Scary, isn’t it? Difficult, isn’t it? It doesn’t sound like a fun task. It doesn’t sound like an easy task. There are easier things to talk about. Wouldn’t you rather talk to someone about the election? “Can President Obama stick his nose out any further trying to win again?” Wouldn’t you rather talk about the NBA playoffs? “Will LeBron James and the Miami Heat choke again? What happened to all the championships they promised?”
Yet Jesus didn’t command us to talk about politics or sports or the weather. He commanded us to share what he has done and thus make disciples. As we do that, there are two important ways we can continue to make disciples—by baptizing people and by teaching them everything Jesus told us.
This is one of the reasons Jesus visibly left and ascended into heaven. He has work for us to do. Important work. Where would you be today if no one took the time to share the good news with you? Who was it that baptized you? Who was it that told you the truth about Jesus and forgiveness and heaven? I’m so privileged to say that for many of you, I was the one. Maybe it was a different pastor. Maybe it was your mother or father, your grandmother or grandfather. Maybe it was a teacher. Maybe it was a friend. Maybe you were baptized and taught a long, long time ago. Maybe just a little while ago. But where would you be if no one told you that Jesus is your Savior who washed all your sins away? Better yet, where would you be eternally if no one told you about Jesus?
So we can ask the same about others. Where will they be eternally if no one tells them? Jesus wants to use you and me (of all people!) to share the good news with others. He wants you to tell your neighbor, your friend, your cousin, your coworker, the person next to you at Walmart (yes you can talk to those people in those really long lines!). Without Jesus they are eternally lost. With Jesus they will join us in eternal life. And Jesus is giving us the privilege to share that good news!

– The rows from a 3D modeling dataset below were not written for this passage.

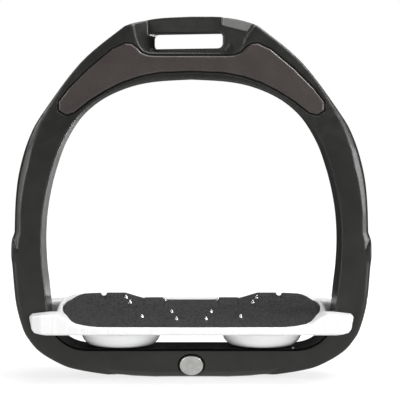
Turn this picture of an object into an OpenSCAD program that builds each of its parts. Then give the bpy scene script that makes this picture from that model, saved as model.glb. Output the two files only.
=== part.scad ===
// Shock-absorbing stirrup iron: one moulded arch, a sprung footbed on two
// rubber bowls, a grip pad with steel studs, inlays on the crown and a badge.
// Axes: X across the foot opening, -Y the toe side, +Z up, base on Z = 0.

/* [Frame] */
// Overall width across the legs
frame_w = 146.6; // [144:0.2:150]
// Overall height from the base to the top of the strap bar
frame_h = 148; // [146:0.5:150]
// Clear width inside the arch at its widest
inside_w = 122; // [120:0.5:123]
// Height of the underside of the crown above the base
inside_top = 122.8; // [121:0.2:124]
// Depth of the legs and of the bottom bar, toe to heel
frame_d = 26; // [25:0.5:28]
// Height of the top face of the bottom bar
bar_top = 12.4; // [12:0.2:13]
// Tilt of the facet along the foot of the bottom bar, from upright
facet_tilt = 28; // [24:1:30]
// Lean of the crown's front and back faces, from upright
crown_lean = 5.3; // [4:0.1:6]
// Tilt of the shoulder faces above the diagonal crease
shoulder_tilt = 12; // [10:1:14]

/* [Strap eye] */
// Turn of the strap bar and its slot about the vertical
eye_turn = 15; // [10:1:15]
// Length of the slot along the strap bar
slot_w = 32; // [28:0.5:33]
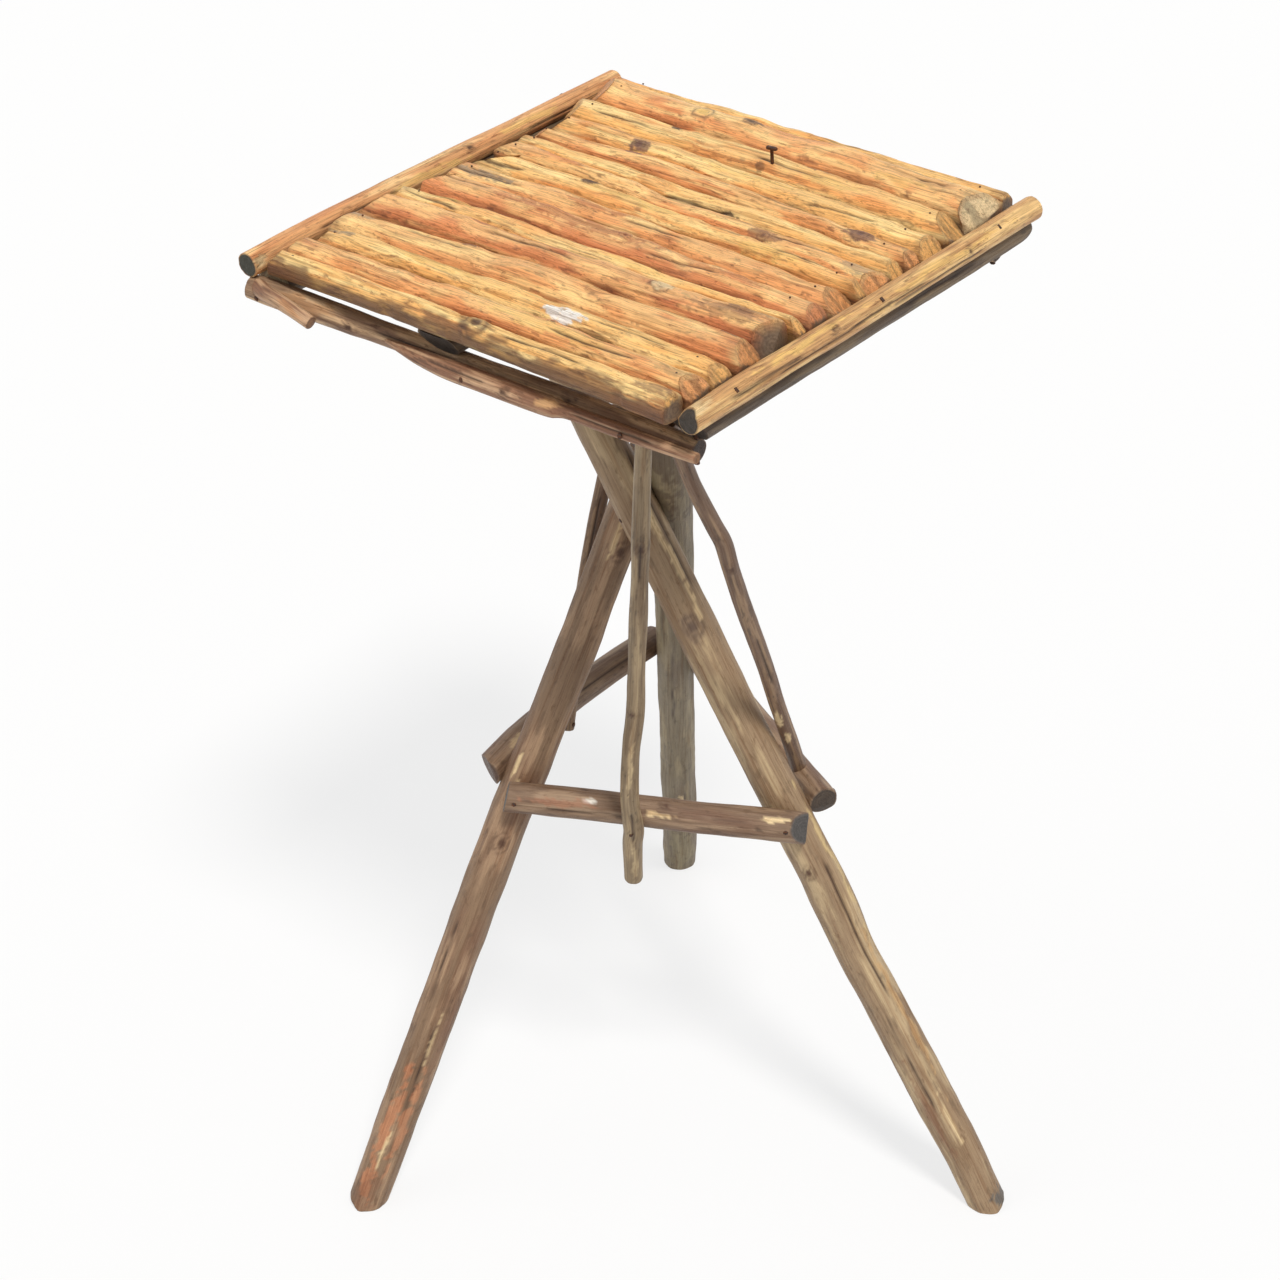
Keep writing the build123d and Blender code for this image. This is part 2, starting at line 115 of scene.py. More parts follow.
LOOKS = {
    "orange": palette((236, 166, 103), (255, 211, 142), (166, 98, 56), (220, 138, 82)),
    "yellow": palette((246, 188, 112), (255, 221, 151), (188, 121, 67), (232, 152, 84)),
    "red": palette((222, 144, 90), (248, 190, 124), (146, 84, 51), (202, 121, 75)),
    "rail": palette((206, 158, 104), (240, 200, 136), (132, 92, 58), (184, 130, 84)),
    "rail_left": palette((222, 164, 110), (248, 206, 146), (150, 98, 60), (206, 136, 86)),
    "under": palette((154, 123, 95), (210, 174, 134), (84, 59, 45), (133, 98, 74)),
    "branch": palette((150, 108, 80), (206, 168, 132), (86, 58, 42), (130, 90, 66)),
    "bearer": palette((95, 77, 60), (123, 103, 77), (53, 41, 31), (79, 63, 48)),
    "leg_a": palette((130, 104, 80), (162, 132, 104), (91, 67, 48), (121, 87, 65)),
    "leg_b": palette((150, 125, 97), (186, 162, 127), (101, 80, 57), (133, 106, 78)),
    "leg_c": palette((122, 108, 84), (146, 130, 100), (84, 72, 54), (110, 92, 70)),
    "stretcher": palette((125, 100, 79), (158, 132, 107), (77, 56, 44), (111, 81, 62)),
    "brace": palette((132, 112, 85), (162, 140, 109), (88, 70, 52), (116, 94, 70)),
    "brace_dark": palette((116, 90, 70), (148, 120, 92), (72, 52, 40), (102, 76, 58)),
}
KNOT = srgb(84, 56, 38)
DARK = srgb(58, 38, 26)
PALE = srgb(232, 206, 160)
GREY = srgb(142, 128, 108)
PURPLE = srgb(112, 76, 66)
WHITE = srgb(226, 220, 210)
STAIN = srgb(126, 82, 56)
YELLOW = srgb(240, 198, 118)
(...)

This last week I was in Milwaukee for some meetings. Tuesday my father had a difficult task. He had a funeral service to do. But it was an especially tough one. It was the funeral for a baby that had lived only a few hours. The young mother had a heart attack and was briefly in a coma early in the pregnancy. Though the baby survived, not long after it became necessary for both that the baby be delivered at around 24 weeks. The child only survived a few hours.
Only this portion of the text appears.